* _Aim of the task_
Give back, unchanged, the line with "Write part 2 of the FreeCAD", the line with "return plate.fuse(hook).removeSplitter()", and every line between them, and no other line.

* _Records for this exercise_
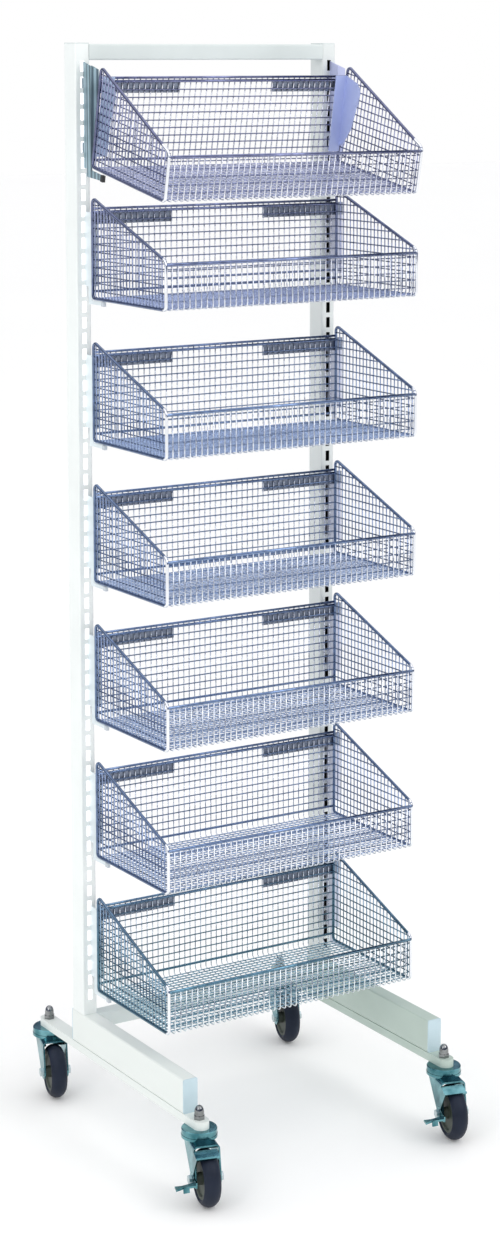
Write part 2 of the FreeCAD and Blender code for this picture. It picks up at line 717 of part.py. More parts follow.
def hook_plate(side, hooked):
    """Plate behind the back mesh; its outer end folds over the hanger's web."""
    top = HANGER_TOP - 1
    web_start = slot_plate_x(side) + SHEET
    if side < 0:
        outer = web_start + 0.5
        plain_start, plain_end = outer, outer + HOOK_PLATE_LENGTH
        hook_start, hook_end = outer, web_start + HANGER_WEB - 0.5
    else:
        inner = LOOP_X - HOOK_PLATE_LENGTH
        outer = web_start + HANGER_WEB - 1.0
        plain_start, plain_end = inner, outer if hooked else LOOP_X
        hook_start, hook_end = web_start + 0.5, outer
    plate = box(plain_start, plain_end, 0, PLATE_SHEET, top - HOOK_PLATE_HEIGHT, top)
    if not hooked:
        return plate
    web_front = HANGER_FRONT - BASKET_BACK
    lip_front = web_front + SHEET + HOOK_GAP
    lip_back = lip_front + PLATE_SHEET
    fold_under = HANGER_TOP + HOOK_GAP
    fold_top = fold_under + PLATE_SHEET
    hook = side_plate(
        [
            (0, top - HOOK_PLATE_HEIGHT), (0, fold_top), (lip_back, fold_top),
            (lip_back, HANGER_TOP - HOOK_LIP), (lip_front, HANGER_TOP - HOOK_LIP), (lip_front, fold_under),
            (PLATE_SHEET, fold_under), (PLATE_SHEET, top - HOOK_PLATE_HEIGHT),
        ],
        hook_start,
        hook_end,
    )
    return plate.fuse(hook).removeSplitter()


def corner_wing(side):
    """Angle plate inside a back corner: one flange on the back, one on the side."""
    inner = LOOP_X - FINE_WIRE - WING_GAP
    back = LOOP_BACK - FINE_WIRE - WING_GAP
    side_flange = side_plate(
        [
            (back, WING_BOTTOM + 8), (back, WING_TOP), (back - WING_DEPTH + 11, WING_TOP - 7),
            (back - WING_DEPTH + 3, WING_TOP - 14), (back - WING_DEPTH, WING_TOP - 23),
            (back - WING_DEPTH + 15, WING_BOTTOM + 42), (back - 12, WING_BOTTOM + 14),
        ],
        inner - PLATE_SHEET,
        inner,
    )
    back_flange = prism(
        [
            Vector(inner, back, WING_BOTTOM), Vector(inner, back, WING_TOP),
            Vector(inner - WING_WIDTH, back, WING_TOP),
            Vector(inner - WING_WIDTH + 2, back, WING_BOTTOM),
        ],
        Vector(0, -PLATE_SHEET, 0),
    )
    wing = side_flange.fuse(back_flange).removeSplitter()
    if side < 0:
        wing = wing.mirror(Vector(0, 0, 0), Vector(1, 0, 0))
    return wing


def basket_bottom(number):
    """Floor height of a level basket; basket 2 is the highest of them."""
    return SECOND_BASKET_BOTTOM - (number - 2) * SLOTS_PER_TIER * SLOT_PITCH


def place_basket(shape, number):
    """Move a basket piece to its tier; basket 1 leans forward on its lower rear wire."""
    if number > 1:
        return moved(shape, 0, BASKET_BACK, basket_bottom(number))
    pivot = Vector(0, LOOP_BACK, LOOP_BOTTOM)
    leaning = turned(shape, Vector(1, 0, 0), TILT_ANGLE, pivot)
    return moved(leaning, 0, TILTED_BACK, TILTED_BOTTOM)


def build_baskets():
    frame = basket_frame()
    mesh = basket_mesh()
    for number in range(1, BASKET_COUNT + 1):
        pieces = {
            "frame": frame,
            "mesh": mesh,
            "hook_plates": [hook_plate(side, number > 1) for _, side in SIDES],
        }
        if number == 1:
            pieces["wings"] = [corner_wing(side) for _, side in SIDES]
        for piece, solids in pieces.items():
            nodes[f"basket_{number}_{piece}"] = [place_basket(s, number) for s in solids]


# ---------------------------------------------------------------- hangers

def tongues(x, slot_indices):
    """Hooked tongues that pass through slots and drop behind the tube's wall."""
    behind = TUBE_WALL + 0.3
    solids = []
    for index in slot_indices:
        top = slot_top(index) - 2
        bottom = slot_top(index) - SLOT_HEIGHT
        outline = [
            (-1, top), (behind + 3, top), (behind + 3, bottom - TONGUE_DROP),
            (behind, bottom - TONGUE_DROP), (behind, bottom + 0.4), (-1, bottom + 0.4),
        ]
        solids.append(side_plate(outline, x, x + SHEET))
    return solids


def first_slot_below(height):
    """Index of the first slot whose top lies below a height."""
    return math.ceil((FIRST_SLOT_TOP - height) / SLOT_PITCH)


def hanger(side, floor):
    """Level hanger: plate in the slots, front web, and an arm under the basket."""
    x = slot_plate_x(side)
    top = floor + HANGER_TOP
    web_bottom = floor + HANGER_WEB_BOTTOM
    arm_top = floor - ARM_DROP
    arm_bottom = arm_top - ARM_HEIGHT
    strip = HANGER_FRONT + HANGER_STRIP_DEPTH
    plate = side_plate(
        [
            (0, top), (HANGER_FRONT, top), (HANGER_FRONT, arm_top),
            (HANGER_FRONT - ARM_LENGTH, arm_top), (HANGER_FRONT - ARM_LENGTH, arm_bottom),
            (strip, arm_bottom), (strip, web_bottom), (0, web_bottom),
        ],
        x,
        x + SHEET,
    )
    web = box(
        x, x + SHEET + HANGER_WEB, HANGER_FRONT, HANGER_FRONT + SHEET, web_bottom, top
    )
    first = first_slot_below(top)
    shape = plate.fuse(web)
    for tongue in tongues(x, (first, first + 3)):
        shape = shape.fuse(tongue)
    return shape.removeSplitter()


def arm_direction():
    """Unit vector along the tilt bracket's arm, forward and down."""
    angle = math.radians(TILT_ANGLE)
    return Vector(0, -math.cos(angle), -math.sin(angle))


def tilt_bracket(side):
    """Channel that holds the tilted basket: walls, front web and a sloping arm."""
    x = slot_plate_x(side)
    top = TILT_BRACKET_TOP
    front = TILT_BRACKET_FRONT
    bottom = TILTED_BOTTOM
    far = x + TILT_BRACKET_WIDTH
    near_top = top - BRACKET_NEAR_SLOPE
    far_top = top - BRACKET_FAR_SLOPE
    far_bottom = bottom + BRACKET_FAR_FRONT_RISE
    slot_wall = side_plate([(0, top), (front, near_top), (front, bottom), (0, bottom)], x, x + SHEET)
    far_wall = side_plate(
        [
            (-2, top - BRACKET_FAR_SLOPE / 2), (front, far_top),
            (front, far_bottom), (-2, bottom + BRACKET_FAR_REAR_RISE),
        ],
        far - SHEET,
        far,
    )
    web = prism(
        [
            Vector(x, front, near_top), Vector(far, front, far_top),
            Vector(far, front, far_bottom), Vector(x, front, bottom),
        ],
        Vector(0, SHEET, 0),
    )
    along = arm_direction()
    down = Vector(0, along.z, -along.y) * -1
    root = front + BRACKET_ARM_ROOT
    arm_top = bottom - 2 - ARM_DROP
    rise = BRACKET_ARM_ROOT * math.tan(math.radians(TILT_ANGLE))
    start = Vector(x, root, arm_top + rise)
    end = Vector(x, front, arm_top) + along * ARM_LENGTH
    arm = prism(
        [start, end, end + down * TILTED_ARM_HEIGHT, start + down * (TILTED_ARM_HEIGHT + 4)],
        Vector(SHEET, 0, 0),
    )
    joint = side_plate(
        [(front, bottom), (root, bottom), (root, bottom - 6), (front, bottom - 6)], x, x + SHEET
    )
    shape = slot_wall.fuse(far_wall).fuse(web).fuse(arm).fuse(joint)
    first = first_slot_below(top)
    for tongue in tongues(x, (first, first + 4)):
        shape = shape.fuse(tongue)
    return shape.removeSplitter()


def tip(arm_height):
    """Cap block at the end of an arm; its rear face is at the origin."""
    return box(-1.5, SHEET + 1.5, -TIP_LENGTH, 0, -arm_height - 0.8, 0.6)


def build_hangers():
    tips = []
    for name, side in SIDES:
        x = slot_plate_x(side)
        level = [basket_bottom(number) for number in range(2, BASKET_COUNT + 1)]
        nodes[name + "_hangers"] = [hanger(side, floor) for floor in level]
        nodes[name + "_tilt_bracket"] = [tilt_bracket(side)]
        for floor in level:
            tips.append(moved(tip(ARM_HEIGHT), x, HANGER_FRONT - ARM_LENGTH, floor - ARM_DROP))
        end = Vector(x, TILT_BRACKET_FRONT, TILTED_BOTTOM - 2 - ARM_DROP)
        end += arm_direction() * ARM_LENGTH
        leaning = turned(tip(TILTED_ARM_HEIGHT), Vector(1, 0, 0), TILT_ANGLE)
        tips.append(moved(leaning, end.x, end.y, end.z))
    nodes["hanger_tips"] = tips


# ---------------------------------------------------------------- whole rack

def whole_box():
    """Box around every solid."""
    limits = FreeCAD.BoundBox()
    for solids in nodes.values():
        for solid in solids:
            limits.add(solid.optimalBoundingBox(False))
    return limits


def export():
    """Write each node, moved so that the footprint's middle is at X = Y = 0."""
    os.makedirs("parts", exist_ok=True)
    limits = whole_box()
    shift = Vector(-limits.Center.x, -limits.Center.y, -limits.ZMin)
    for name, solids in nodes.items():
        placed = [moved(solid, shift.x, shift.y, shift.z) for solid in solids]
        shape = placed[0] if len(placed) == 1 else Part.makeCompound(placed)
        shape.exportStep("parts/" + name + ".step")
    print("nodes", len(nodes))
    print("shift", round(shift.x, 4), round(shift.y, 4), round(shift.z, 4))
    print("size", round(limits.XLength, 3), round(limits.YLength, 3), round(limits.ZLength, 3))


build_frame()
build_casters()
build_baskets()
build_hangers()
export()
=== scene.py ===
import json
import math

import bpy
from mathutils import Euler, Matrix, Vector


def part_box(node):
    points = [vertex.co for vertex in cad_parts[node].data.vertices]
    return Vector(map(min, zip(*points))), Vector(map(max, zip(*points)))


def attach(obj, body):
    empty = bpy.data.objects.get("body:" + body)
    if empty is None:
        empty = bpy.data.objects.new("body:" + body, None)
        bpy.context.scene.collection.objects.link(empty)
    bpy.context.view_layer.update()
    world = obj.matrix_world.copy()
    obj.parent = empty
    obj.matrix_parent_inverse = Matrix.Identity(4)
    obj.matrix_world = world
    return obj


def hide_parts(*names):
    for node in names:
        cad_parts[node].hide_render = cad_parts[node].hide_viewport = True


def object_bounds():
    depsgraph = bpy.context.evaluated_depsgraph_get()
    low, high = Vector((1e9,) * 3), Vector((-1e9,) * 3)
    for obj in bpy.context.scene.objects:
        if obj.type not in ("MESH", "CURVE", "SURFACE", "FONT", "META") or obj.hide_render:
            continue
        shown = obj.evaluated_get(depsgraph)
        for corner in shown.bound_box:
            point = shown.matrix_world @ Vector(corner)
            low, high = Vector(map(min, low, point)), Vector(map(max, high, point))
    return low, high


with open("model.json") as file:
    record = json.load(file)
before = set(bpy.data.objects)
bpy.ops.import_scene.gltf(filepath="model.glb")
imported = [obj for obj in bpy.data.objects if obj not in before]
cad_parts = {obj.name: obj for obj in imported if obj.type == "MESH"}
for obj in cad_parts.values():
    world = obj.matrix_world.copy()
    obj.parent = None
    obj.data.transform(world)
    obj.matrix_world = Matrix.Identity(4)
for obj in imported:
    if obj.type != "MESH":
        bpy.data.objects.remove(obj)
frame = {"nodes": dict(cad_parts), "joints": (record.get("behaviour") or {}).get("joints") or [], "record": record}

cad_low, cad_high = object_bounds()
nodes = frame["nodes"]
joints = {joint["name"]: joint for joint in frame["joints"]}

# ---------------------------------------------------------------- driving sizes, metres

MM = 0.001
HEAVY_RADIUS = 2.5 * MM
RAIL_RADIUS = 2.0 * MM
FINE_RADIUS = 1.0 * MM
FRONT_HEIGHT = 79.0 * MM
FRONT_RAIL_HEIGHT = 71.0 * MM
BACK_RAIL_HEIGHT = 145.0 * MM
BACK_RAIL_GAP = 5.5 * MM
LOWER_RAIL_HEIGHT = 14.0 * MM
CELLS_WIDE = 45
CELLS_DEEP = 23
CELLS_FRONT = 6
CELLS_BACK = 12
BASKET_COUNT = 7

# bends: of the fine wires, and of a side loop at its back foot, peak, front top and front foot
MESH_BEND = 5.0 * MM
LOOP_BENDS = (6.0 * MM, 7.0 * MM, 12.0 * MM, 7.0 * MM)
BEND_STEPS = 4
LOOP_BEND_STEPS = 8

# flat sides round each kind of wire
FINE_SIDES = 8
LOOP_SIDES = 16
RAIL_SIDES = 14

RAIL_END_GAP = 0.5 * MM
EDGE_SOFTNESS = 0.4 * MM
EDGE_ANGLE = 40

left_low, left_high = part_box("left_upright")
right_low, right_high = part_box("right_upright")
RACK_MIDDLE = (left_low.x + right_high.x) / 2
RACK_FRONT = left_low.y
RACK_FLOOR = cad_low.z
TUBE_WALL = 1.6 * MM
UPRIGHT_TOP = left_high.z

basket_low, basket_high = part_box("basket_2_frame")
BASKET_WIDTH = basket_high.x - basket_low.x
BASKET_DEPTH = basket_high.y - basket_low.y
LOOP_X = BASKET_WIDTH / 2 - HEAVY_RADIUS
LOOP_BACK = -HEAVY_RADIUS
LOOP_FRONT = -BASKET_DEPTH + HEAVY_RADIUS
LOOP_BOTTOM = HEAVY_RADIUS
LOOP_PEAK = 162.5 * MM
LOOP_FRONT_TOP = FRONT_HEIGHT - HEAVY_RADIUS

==

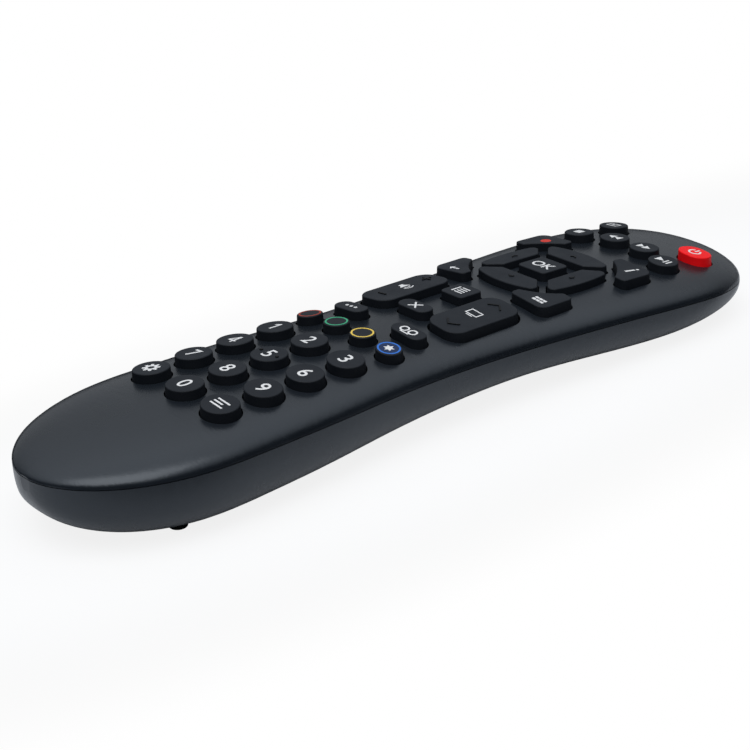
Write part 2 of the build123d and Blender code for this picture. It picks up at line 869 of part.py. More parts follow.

* _Correct answer_
Write part 2 of the FreeCAD and Blender code for this picture. It picks up at line 717 of part.py. More parts follow.
def hook_plate(side, hooked):
    """Plate behind the back mesh; its outer end folds over the hanger's web."""
    top = HANGER_TOP - 1
    web_start = slot_plate_x(side) + SHEET
    if side < 0:
        outer = web_start + 0.5
        plain_start, plain_end = outer, outer + HOOK_PLATE_LENGTH
        hook_start, hook_end = outer, web_start + HANGER_WEB - 0.5
    else:
        inner = LOOP_X - HOOK_PLATE_LENGTH
        outer = web_start + HANGER_WEB - 1.0
        plain_start, plain_end = inner, outer if hooked else LOOP_X
        hook_start, hook_end = web_start + 0.5, outer
    plate = box(plain_start, plain_end, 0, PLATE_SHEET, top - HOOK_PLATE_HEIGHT, top)
    if not hooked:
        return plate
    web_front = HANGER_FRONT - BASKET_BACK
    lip_front = web_front + SHEET + HOOK_GAP
    lip_back = lip_front + PLATE_SHEET
    fold_under = HANGER_TOP + HOOK_GAP
    fold_top = fold_under + PLATE_SHEET
    hook = side_plate(
        [
            (0, top - HOOK_PLATE_HEIGHT), (0, fold_top), (lip_back, fold_top),
            (lip_back, HANGER_TOP - HOOK_LIP), (lip_front, HANGER_TOP - HOOK_LIP), (lip_front, fold_under),
            (PLATE_SHEET, fold_under), (PLATE_SHEET, top - HOOK_PLATE_HEIGHT),
        ],
        hook_start,
        hook_end,
    )
    return plate.fuse(hook).removeSplitter()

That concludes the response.